Я тогда работал на стройке; однажды в польском консульстве мне сказали, что со мной будет говорить советник Вида. Мне было любопытно на него поглядеть; многие утверждали, будто Вида — прототип Щенсного, героя книги Игоря Неверли «Под фригийской звездой». Щенсный был, как я помнил, решителен и смел: на свой страх и риск убил агента «дефы»
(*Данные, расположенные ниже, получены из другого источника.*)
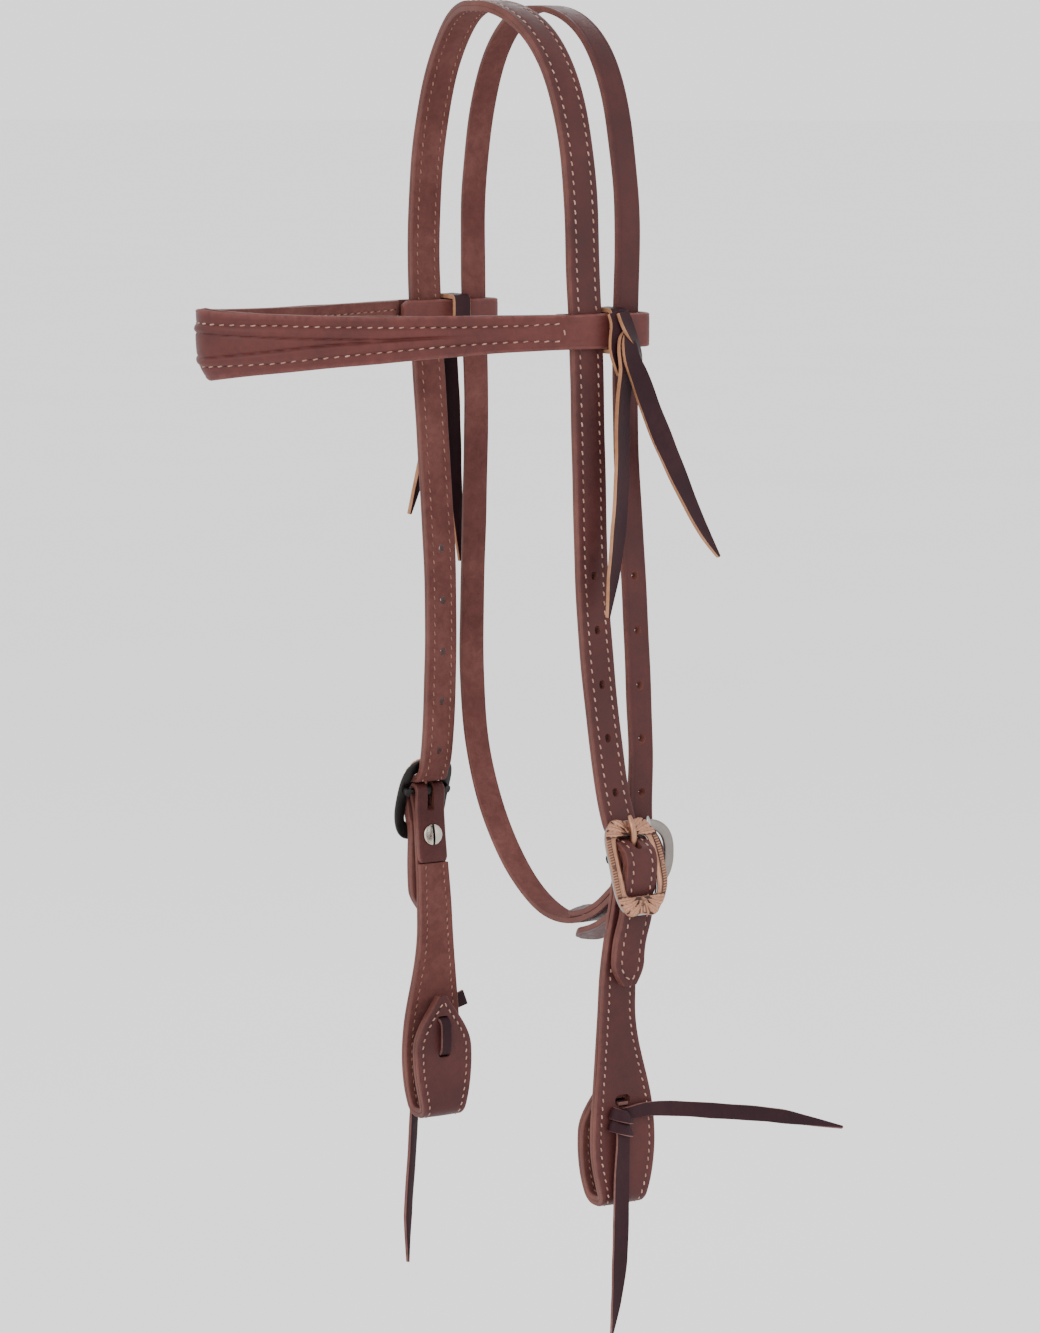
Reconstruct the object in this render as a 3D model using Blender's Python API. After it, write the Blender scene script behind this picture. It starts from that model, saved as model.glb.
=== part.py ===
"""Western headstall: a folded-leather crown, a throatlatch, a shaped browband
tied on with latigo, and two cheek straps hung on engraved cart buckles.

Metres, +Z up.  The horse faces -Y, its near (left) side is +X.  The origin is
the middle of the underside of the crown strap, where it lies on the poll.
Every dimension below is in millimetres and is scaled once, in build_mesh().
"""

import math

import bmesh
import bpy
import numpy as np

MM = 0.001
GAP = 0.3            # air kept between pieces that touch in the real thing

# ---------------------------------------------------------------- crown strap
CROWN_WIDTH = 15.9   # 5/8 in strap
CROWN_THICK = 4.9    # two plies with the seam between them
POLL_REACH = 63.0    # arc length over which the strap turns from level to hanging
POLL_POWER = 1.28
SIDE_ANGLE = 92.3    # hanging angle below the poll, degrees from level
FLARE_START = 273.0  # from here down the sides open over the cheek bones
FLARE_RATE = 0.113   # degrees of opening per millimetre
CROWN_BACK = 8.3     # how far the strap moves back while it comes off the poll
CROWN_BACK_REACH = 38.0
CROWN_LEAN = 0.05    # further backward lean per millimetre of drop
CROWN_LEAN_START = 155.0
HOLE_PITCH = 25.4
HOLE_FIRST = 297.0   # arc length from the poll to the uppermost hole
HOLE_DIAMETER = 4.2
HOLES_OPEN = 5       # above each buckle; the sixth is under the tongue
BUCKLE_SQUEEZE = 3.6 # thickness of the strap where it is pulled round the bar

# ------------------------------------------------------------- throat strap
THROAT_WIDTH = 12.7  # 1/2 in strap
THROAT_THICK = 2.8
THROAT_REACH = 59.5
THROAT_POWER = 1.43
THROAT_SIDE_ANGLE = 91.3
THROAT_RATE = 0.029
THROAT_FLARE_START = 150.0
THROAT_Y = 30.8      # distance behind the crown at the poll
THROAT_BACK = 3.6
THROAT_BACK_REACH = 33.0
THROAT_LEAN = 0.02
THROAT_LEAN_START = 188.0
SLACK_WAVE = 1.5     # the slack strap hangs in a shallow wave
SLACK_LENGTH = 195.0
SLACK_CREST = 222.0
THROAT_HOLE_FIRST = 296.5

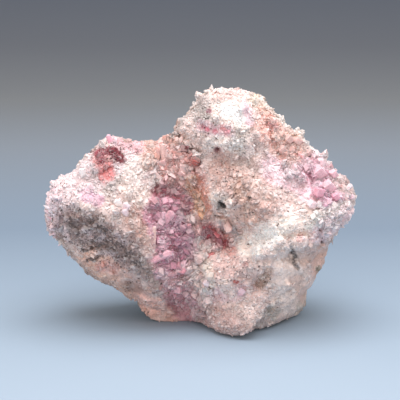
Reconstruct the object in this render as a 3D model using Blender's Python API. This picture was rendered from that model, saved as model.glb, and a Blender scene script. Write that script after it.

[60]; сидящий передо мной и внимательно изучающий мой паспорт старик был типичным бюрократом, даже не очень прикидывавшимся, что говорит правду. Он спросил, почему я работаю на стройке; я ответил, что у меня нет ни гроша. Тогда он сказал, что работа на стройке — не дело для польского писателя. Я поинтересовался почему, но не получил ответа. Он сказал, что для меня единственный способ вернуться — снова поехать в Берлин и, созвав пресс-конференцию, объявить, что нигде не живется лучше, чем в Польше.— Вы хотите сказать, мне следует взять обратно все, что я говорил, верно? — спросил я. — Плюнуть в лицо людям, которые меня приютили и старались помочь. Если я вас правильно понял.